--- TO BE DONE ---
Reply with the count of lines holding "object", nothing more.

* * *

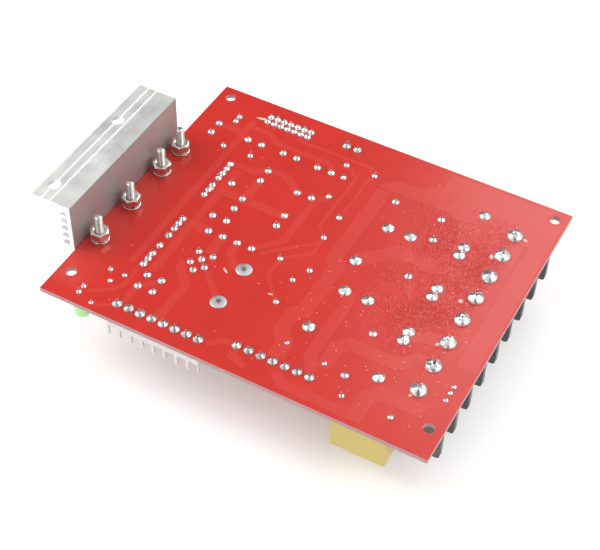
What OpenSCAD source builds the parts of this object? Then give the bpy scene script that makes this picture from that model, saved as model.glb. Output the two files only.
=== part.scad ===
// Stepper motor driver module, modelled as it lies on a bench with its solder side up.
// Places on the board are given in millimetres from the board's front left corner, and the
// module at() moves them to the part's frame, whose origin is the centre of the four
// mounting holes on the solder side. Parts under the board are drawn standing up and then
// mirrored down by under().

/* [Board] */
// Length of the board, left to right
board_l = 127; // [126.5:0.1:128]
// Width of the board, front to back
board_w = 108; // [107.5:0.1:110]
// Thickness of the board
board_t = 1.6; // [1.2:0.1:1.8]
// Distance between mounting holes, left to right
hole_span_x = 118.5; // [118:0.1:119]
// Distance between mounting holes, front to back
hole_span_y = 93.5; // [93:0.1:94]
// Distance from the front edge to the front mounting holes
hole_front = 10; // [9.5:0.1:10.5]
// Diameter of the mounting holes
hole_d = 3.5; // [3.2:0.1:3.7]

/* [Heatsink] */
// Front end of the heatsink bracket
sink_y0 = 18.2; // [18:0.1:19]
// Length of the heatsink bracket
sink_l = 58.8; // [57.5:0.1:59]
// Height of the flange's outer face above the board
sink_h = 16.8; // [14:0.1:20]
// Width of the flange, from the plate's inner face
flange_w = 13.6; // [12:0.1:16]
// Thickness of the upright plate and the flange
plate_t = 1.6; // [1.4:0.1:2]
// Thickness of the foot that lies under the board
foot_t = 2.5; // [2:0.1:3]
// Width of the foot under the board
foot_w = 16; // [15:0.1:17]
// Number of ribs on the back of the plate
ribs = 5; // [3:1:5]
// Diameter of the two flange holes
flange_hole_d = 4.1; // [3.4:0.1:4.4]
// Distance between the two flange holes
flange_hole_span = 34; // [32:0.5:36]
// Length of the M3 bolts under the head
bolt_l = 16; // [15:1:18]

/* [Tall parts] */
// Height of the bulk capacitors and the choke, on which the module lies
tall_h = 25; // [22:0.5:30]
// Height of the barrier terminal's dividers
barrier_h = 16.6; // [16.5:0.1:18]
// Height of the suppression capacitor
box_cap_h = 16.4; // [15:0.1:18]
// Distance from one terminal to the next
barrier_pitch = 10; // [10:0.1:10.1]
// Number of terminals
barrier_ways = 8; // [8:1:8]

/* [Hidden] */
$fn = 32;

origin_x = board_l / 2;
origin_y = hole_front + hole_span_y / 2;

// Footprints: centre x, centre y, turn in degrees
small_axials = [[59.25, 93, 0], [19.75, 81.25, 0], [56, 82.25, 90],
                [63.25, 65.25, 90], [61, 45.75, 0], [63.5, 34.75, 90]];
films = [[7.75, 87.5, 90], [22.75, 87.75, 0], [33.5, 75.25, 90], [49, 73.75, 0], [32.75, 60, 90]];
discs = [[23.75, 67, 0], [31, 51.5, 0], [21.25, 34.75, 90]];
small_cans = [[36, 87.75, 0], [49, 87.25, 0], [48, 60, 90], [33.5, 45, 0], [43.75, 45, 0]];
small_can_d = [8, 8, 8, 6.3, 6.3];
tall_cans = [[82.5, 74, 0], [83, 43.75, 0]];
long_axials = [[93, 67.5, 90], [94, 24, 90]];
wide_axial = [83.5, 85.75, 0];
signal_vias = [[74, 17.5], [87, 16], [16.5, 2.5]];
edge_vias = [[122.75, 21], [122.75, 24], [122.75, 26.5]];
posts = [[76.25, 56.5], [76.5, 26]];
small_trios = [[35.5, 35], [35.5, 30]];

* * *

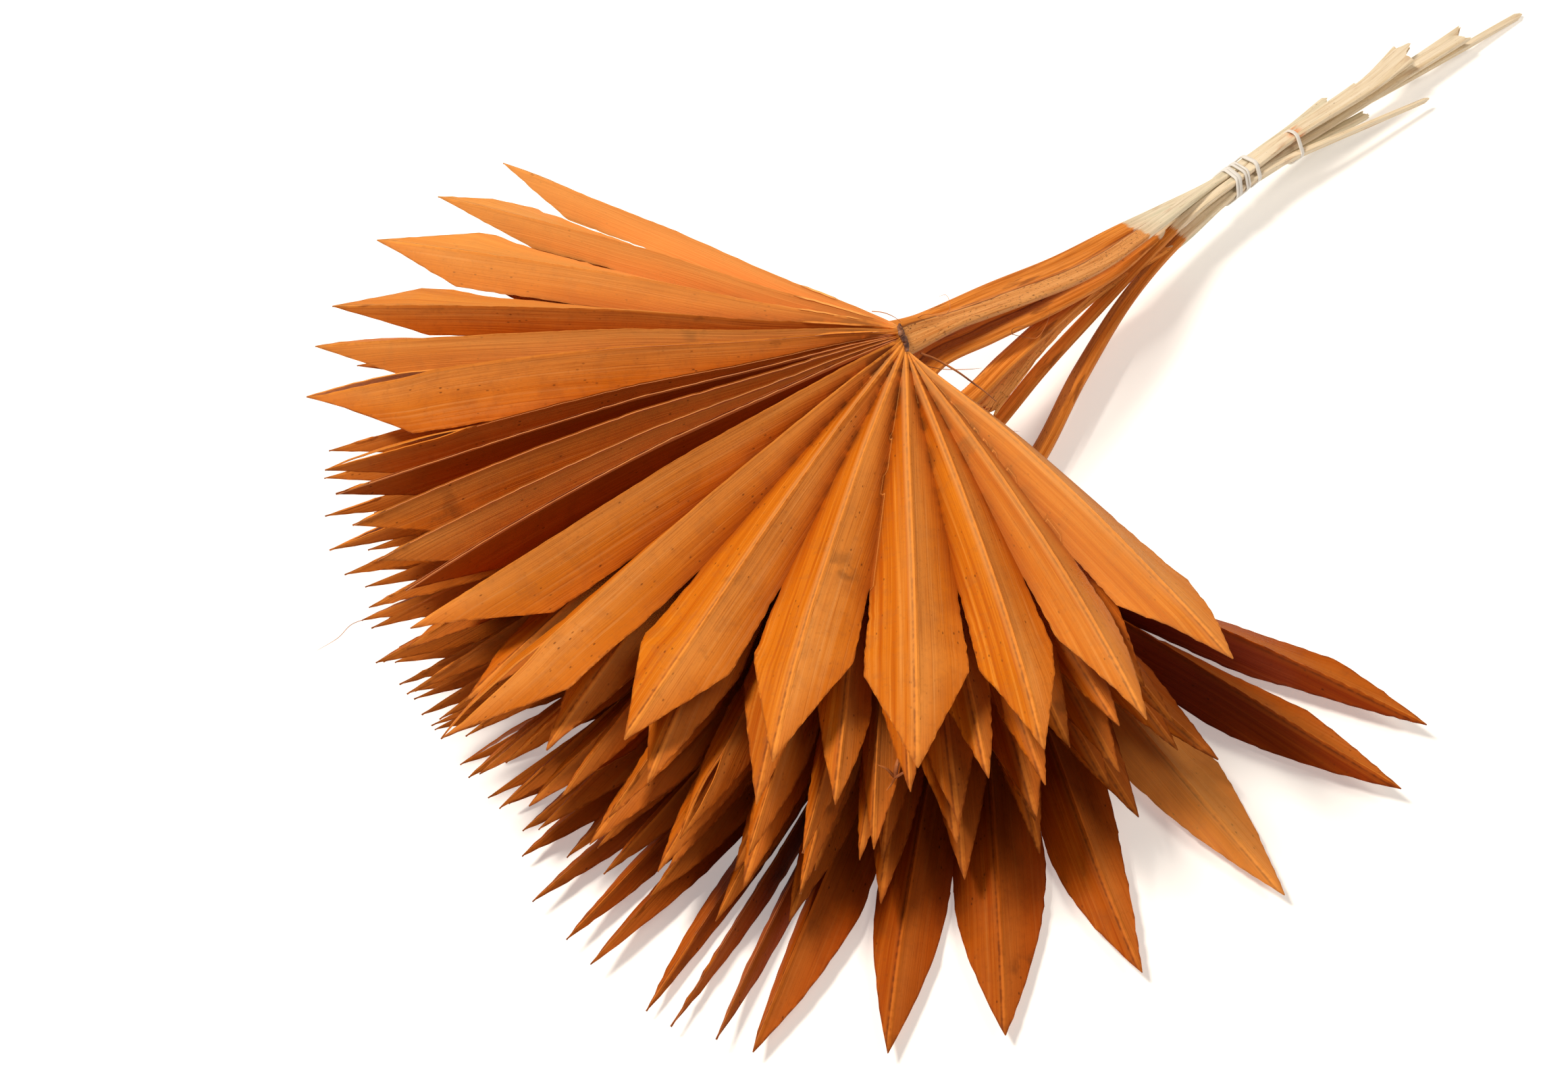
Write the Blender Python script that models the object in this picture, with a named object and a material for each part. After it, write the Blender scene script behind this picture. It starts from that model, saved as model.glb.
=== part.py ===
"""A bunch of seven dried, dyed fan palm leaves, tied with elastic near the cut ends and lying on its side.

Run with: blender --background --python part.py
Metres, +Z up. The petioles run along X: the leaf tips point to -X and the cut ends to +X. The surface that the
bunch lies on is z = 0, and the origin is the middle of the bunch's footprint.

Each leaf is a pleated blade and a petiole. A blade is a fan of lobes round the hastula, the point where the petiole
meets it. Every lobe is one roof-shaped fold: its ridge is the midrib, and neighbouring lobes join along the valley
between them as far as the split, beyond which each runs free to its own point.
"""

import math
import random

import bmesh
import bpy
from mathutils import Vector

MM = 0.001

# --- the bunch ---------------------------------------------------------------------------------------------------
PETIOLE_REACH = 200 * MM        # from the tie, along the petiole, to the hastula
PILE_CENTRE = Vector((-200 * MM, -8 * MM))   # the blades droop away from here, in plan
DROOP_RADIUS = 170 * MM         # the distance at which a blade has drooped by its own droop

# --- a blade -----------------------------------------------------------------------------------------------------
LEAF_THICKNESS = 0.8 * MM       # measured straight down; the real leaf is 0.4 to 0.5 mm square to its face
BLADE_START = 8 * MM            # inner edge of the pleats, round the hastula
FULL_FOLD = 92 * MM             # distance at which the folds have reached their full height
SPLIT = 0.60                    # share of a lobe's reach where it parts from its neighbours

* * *

--- RESPONSE FOR THIS EXERCISE ---
2